Starting at the line that contains "pressure_fitting();", reproduce each line exactly up to and including the line that contains "obj.matrix_parent_inverse = Matrix.Identity(4)". Reproduce nothing else.

(Rows from a 3D modeling dataset)
--

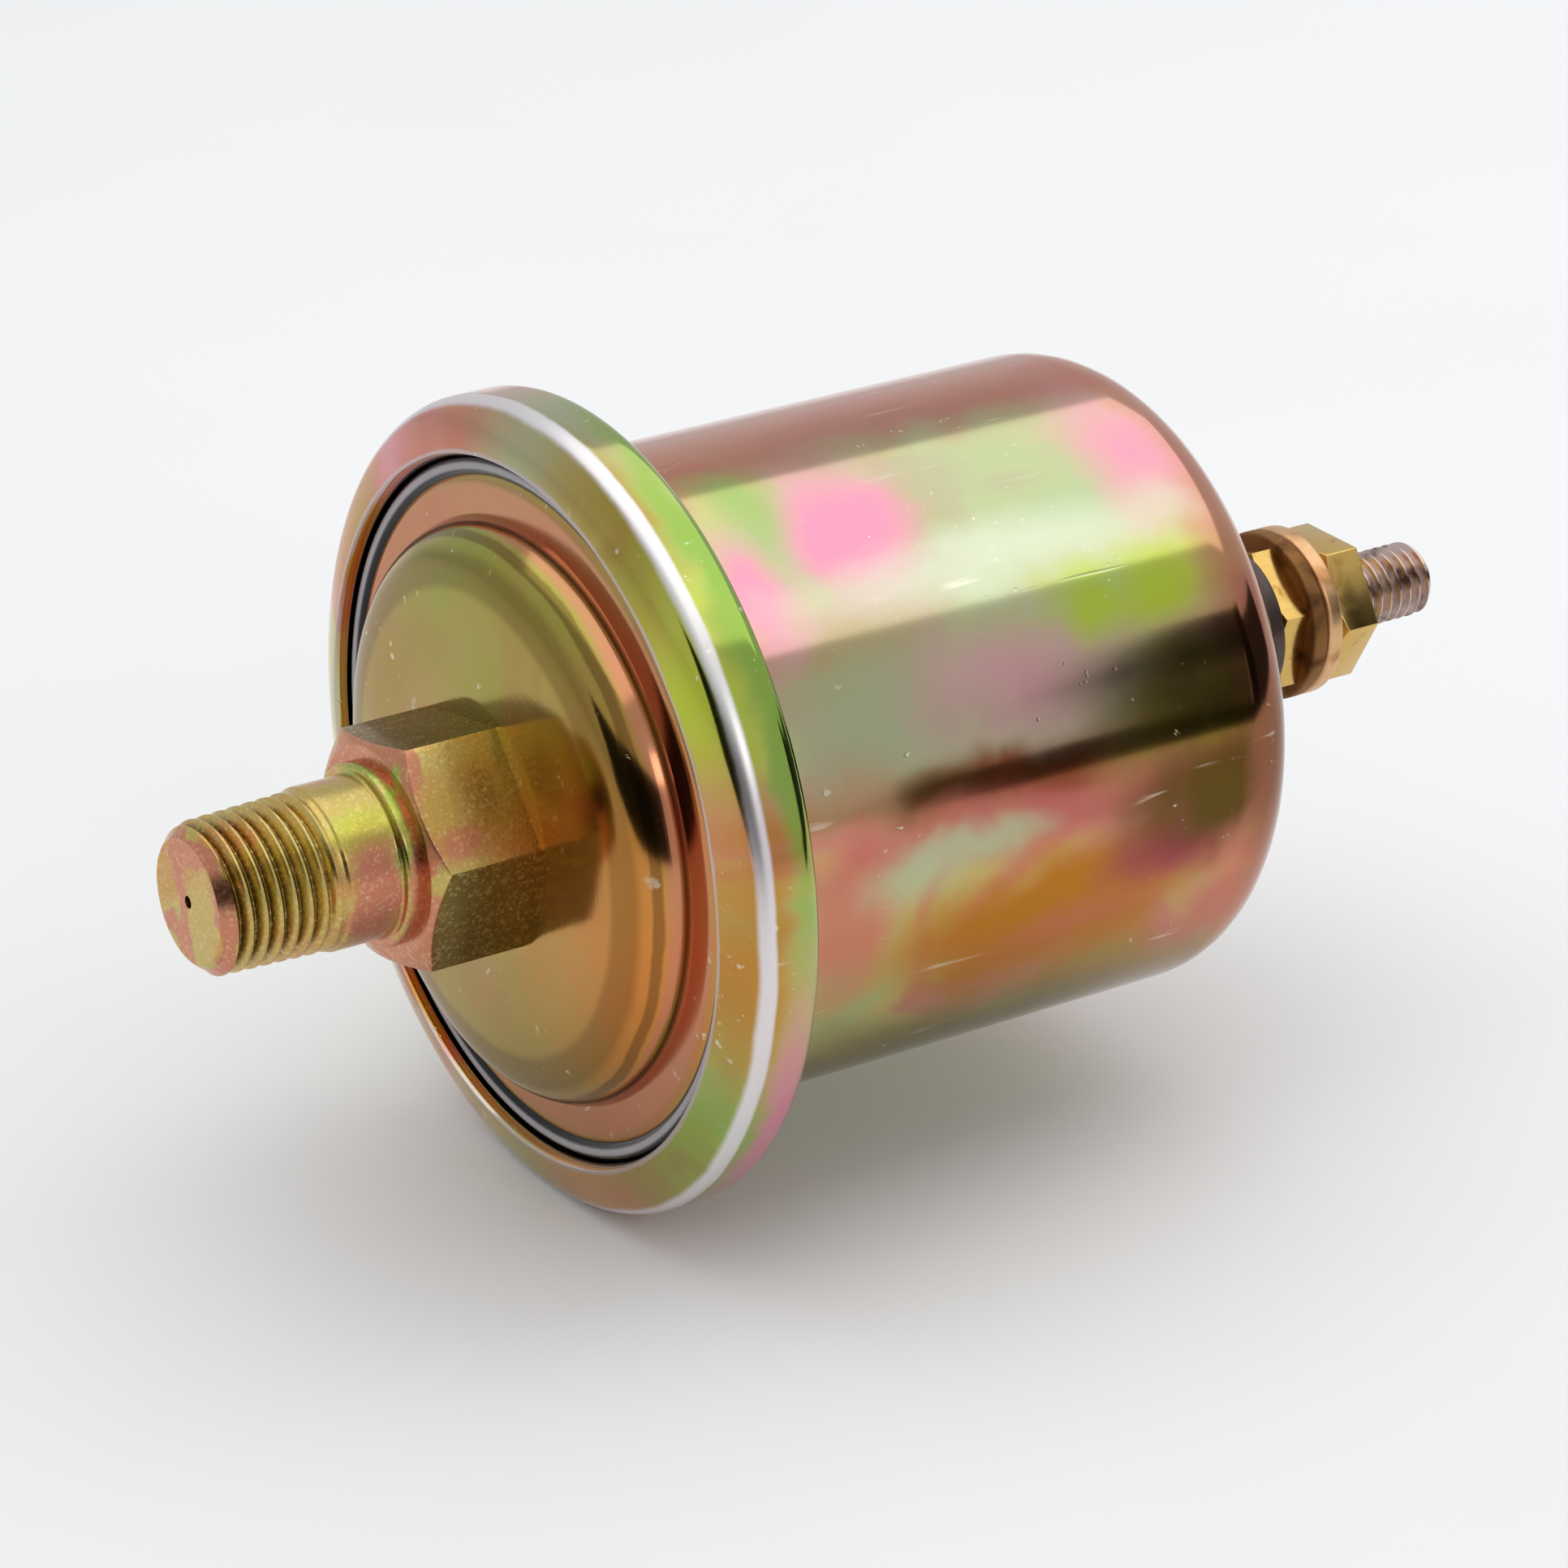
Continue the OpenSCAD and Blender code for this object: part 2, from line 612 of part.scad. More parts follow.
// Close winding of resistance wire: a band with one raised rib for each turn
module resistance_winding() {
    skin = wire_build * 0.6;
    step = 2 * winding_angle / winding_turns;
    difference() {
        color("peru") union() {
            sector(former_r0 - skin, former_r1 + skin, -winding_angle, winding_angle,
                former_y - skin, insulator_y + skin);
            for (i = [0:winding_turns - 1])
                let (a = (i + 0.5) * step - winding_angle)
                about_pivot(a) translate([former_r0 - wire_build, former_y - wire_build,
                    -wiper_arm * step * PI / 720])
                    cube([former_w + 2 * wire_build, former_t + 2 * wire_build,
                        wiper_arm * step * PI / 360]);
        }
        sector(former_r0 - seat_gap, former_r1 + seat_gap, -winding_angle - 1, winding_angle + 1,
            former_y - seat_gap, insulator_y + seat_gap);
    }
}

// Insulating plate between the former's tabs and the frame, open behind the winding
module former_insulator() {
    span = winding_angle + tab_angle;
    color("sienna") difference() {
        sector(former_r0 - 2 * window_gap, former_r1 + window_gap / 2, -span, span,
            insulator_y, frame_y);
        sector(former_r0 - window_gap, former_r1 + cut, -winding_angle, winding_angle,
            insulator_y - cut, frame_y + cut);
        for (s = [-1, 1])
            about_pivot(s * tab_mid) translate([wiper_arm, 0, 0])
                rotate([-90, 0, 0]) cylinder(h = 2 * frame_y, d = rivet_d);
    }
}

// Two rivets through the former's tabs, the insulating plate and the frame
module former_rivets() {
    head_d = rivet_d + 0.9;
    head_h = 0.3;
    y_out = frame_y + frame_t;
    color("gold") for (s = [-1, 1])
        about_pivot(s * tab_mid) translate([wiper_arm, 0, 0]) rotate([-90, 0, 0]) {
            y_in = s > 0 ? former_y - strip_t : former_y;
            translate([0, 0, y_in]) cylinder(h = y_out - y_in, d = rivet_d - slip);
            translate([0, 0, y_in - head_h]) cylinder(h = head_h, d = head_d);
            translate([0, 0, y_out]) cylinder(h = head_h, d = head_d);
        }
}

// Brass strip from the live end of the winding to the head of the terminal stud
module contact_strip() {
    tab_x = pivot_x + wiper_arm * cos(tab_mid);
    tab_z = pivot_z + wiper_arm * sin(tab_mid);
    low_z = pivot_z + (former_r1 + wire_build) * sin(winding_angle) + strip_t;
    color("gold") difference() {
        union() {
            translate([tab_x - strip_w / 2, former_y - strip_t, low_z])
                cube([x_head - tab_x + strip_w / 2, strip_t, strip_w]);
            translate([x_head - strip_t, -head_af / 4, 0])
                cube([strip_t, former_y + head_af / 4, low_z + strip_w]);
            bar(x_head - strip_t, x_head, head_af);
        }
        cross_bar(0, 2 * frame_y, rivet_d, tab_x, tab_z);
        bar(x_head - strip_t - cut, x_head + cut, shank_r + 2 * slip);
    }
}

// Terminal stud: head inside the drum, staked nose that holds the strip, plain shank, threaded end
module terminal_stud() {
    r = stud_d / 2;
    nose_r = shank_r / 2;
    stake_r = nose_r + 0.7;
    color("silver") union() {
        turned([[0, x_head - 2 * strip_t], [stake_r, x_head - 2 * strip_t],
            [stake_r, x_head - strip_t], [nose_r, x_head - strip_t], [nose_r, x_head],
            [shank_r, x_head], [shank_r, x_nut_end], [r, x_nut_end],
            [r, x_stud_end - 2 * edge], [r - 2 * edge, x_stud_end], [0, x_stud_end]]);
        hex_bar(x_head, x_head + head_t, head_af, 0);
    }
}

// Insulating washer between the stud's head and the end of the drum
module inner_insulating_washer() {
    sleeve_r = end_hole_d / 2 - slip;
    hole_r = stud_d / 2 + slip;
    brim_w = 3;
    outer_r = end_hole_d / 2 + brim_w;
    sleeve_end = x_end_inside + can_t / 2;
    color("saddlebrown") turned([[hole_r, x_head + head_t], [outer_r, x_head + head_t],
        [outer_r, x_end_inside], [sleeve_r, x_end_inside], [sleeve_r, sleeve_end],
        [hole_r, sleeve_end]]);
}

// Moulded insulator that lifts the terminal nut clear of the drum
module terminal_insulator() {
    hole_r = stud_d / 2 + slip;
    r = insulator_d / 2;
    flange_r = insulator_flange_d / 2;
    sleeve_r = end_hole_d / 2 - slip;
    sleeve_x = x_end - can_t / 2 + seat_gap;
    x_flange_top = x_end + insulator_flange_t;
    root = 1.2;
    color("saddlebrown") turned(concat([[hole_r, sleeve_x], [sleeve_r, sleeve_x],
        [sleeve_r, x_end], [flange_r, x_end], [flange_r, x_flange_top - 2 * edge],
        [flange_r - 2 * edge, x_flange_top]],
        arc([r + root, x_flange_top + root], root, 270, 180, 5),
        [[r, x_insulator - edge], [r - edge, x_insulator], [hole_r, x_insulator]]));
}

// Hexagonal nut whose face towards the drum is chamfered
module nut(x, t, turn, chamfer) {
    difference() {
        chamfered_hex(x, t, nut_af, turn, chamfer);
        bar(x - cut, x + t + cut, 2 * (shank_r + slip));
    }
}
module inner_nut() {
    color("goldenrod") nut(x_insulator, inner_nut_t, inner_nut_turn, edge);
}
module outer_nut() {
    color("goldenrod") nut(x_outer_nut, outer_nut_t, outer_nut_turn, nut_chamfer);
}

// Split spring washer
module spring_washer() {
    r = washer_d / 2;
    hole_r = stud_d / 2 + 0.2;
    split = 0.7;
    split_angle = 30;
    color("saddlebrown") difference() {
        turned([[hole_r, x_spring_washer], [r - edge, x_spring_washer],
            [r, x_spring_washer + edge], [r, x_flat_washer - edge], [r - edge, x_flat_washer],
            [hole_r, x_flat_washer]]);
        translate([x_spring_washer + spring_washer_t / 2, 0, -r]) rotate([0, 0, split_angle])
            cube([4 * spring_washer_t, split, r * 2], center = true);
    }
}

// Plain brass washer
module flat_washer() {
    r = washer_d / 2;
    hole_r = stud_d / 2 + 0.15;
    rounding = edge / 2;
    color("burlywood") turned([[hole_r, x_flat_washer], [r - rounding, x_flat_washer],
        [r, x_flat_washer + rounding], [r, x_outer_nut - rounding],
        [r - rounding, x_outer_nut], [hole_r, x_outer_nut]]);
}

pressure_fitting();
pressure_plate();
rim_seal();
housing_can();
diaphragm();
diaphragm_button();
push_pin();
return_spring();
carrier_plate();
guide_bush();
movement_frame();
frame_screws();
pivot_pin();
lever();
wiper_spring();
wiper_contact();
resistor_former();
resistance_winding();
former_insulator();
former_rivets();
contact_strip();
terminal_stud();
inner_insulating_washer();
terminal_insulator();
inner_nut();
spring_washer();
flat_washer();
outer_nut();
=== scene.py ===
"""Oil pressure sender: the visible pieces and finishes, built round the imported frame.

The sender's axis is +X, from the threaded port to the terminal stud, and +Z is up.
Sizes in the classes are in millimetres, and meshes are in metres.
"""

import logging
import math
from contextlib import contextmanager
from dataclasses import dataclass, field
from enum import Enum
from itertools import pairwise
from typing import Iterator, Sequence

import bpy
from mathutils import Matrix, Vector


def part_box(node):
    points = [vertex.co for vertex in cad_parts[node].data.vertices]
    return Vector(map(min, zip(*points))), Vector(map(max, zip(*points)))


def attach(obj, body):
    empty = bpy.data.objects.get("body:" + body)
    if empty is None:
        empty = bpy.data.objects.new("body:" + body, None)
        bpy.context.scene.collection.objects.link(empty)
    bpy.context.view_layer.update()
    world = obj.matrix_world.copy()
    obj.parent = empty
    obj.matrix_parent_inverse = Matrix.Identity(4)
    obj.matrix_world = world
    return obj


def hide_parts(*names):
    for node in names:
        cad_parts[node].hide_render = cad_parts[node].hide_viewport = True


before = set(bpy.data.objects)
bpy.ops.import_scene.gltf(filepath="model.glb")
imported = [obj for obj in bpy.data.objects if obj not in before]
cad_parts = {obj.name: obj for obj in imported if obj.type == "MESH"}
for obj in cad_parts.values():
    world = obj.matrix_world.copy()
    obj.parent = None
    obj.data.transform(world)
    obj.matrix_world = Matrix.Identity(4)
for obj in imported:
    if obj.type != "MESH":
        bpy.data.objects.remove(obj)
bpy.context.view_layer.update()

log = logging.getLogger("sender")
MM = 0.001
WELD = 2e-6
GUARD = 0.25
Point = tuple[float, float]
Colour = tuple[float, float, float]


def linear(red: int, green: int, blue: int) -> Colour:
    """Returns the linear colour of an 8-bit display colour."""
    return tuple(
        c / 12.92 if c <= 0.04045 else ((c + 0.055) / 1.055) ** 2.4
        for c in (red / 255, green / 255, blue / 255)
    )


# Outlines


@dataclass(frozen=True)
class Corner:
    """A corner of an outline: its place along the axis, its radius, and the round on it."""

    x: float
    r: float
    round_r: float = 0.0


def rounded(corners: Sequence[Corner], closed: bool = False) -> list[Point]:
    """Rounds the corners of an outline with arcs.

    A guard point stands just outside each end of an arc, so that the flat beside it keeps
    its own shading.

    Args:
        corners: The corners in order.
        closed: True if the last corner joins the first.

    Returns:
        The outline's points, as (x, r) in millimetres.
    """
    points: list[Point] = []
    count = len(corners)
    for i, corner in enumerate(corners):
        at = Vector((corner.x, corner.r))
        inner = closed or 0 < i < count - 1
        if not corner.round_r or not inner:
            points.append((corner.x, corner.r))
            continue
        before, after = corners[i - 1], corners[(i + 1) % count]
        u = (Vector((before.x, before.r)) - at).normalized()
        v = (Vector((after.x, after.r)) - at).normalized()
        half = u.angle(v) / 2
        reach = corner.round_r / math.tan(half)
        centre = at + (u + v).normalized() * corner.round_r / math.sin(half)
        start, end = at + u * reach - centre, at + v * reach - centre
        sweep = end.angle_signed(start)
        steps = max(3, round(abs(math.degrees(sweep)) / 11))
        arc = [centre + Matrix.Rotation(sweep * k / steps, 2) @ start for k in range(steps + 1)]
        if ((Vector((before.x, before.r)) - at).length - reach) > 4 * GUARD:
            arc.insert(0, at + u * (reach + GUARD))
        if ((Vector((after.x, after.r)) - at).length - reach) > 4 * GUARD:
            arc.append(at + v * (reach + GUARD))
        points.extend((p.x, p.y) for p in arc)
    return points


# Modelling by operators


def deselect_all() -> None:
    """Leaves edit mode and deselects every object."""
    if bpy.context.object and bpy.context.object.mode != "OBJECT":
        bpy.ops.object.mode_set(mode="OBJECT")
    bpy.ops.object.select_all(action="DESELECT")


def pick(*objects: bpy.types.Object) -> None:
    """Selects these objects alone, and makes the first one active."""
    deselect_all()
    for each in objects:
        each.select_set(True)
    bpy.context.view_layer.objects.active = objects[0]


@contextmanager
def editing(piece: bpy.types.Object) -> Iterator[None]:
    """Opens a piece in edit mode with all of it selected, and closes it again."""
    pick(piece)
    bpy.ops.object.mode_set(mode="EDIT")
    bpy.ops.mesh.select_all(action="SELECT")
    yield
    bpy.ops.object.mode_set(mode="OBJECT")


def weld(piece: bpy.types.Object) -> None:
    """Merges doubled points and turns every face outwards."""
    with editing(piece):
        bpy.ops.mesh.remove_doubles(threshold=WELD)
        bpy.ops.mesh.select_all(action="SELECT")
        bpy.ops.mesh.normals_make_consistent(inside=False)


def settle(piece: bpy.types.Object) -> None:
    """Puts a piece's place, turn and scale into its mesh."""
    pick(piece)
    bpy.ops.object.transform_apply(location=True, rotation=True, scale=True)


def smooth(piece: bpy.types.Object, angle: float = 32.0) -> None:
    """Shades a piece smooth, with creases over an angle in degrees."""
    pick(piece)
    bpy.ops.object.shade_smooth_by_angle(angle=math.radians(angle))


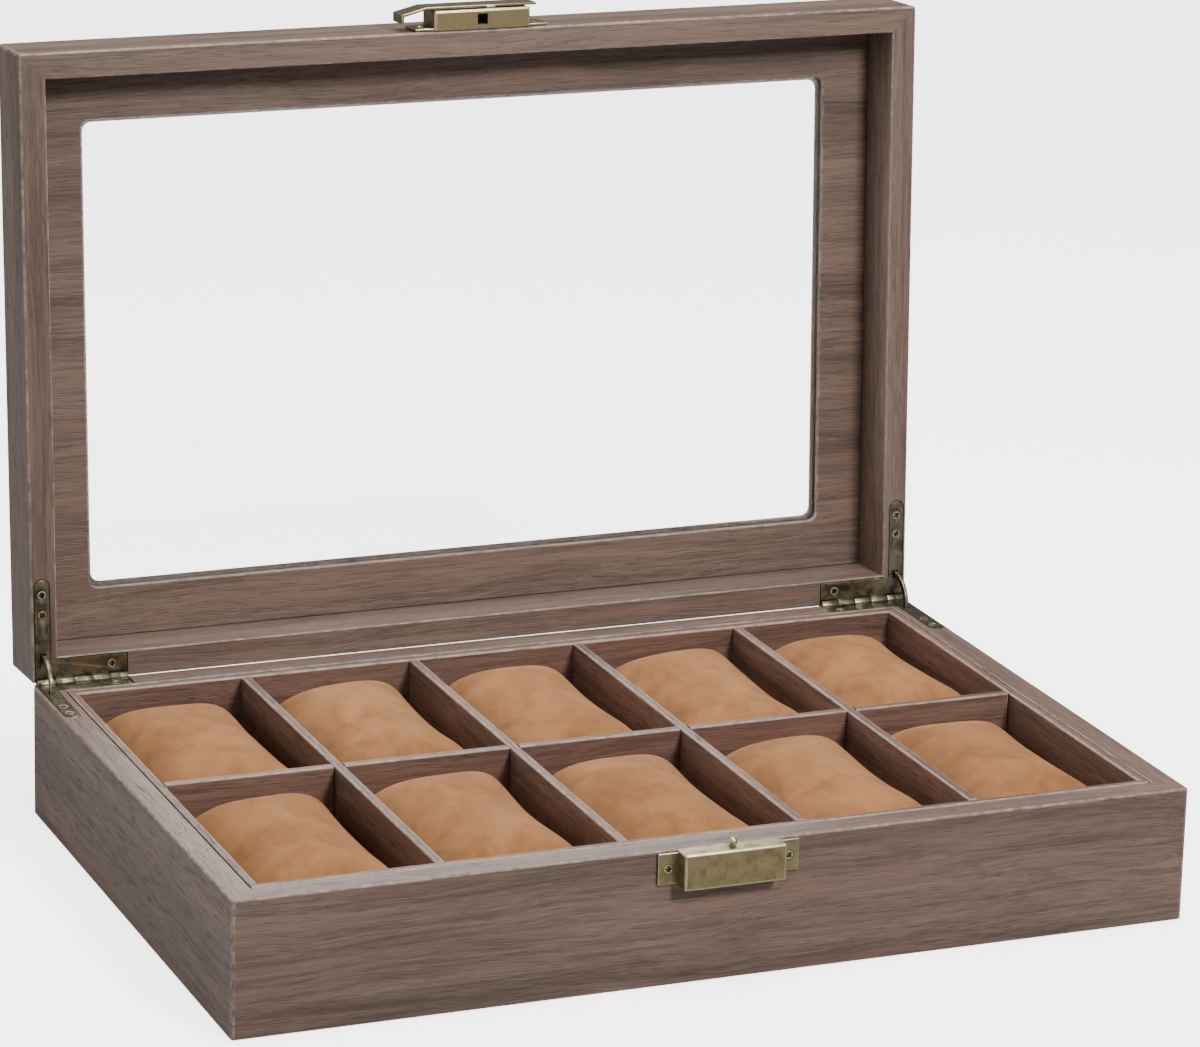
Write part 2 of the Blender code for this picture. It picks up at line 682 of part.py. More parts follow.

--

• [Answer for this exercise]
pressure_fitting();
pressure_plate();
rim_seal();
housing_can();
diaphragm();
diaphragm_button();
push_pin();
return_spring();
carrier_plate();
guide_bush();
movement_frame();
frame_screws();
pivot_pin();
lever();
wiper_spring();
wiper_contact();
resistor_former();
resistance_winding();
former_insulator();
former_rivets();
contact_strip();
terminal_stud();
inner_insulating_washer();
terminal_insulator();
inner_nut();
spring_washer();
flat_washer();
outer_nut();
=== scene.py ===
"""Oil pressure sender: the visible pieces and finishes, built round the imported frame.

The sender's axis is +X, from the threaded port to the terminal stud, and +Z is up.
Sizes in the classes are in millimetres, and meshes are in metres.
"""

import logging
import math
from contextlib import contextmanager
from dataclasses import dataclass, field
from enum import Enum
from itertools import pairwise
from typing import Iterator, Sequence

import bpy
from mathutils import Matrix, Vector


def part_box(node):
    points = [vertex.co for vertex in cad_parts[node].data.vertices]
    return Vector(map(min, zip(*points))), Vector(map(max, zip(*points)))


def attach(obj, body):
    empty = bpy.data.objects.get("body:" + body)
    if empty is None:
        empty = bpy.data.objects.new("body:" + body, None)
        bpy.context.scene.collection.objects.link(empty)
    bpy.context.view_layer.update()
    world = obj.matrix_world.copy()
    obj.parent = empty
    obj.matrix_parent_inverse = Matrix.Identity(4)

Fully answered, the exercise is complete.